Example 7 — Using different same-gender voices

.huck {
   -epub-voice-family: child male 1
}

.tom {
   -epub-voice-family: child male 2
}

<p class="tom">
   "Well—I—I—well, that ought to settle it, of course; 
   but I can't somehow seem to understand it no way.  
   Looky here, warn't you ever murdered AT ALL?"
</p>

<p class="huck">
   "No. I warn't ever murdered at all—I played it on 
   them. You come in here and feel of me if you don't 
   believe me."
</p>

Compliance References and Standards

EPUB 3 — CSS 3.0 Speech
CSS3 — Speech Module (working draft referenced by EPUB 3)

Frequently Asked Questions

Are CSS3 Speech properties supported at this time?

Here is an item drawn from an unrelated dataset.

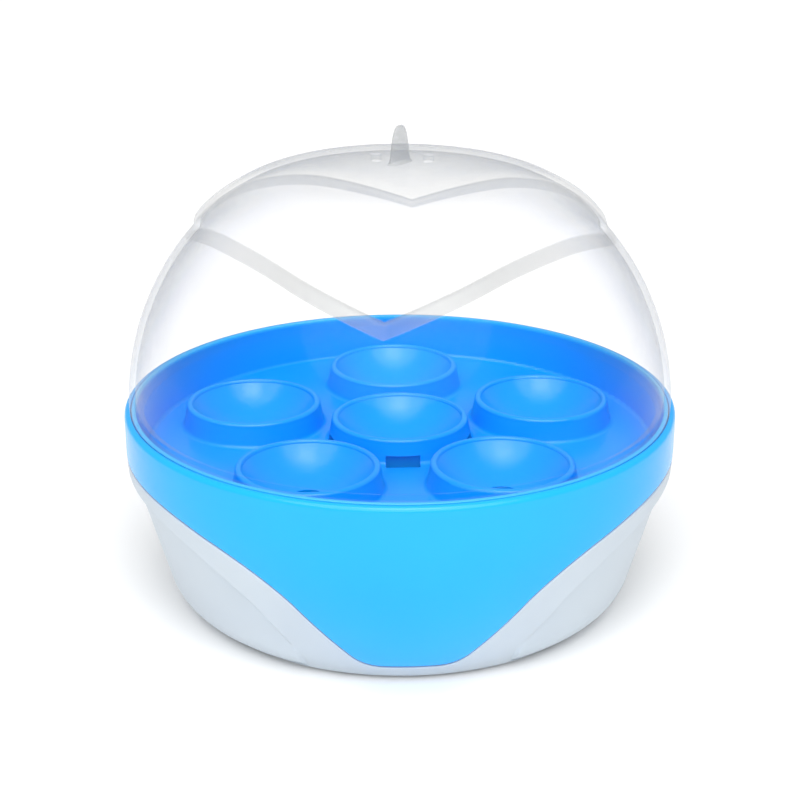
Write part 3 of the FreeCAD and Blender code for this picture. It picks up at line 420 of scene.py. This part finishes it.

At the time of writing, no reading systems have appeared that support the CSS3 Speech properties. Please send a report if the situation changes and this page has not been updated.

Can I force the TTS engine to say acronyms instead of spell them?

The Speech module does not provide a way to tell an engine it must voice a capitalized term. When including an acronym like EPUB, you would have to use a lexicon or attach an SSML pronunciation attribute to absolutely ensure that it does not get spelled out.

Why do I need to control the voicing of punctuation?

Although most engines will voice significant pause points, such as colons, they will typically not render each punctuation point in a document as it would ruin the reading experience. There are times when it is critical to ensure that the reader is able to hear all the punctuation in a sentence or phrase, such as in grammar textbooks, programming guides and the like. (See Example 3.)

Accessible technologies also enable the pronunciation of all punctuation by default in elements such as pre and code. Although the benefit of reading all punctuation in computer code should be obvious, it's not always the case that preformatted text needs to such detailed rendering. Applying no-punctuation to a pre block of text ensures that it will be read without punctuation being announced.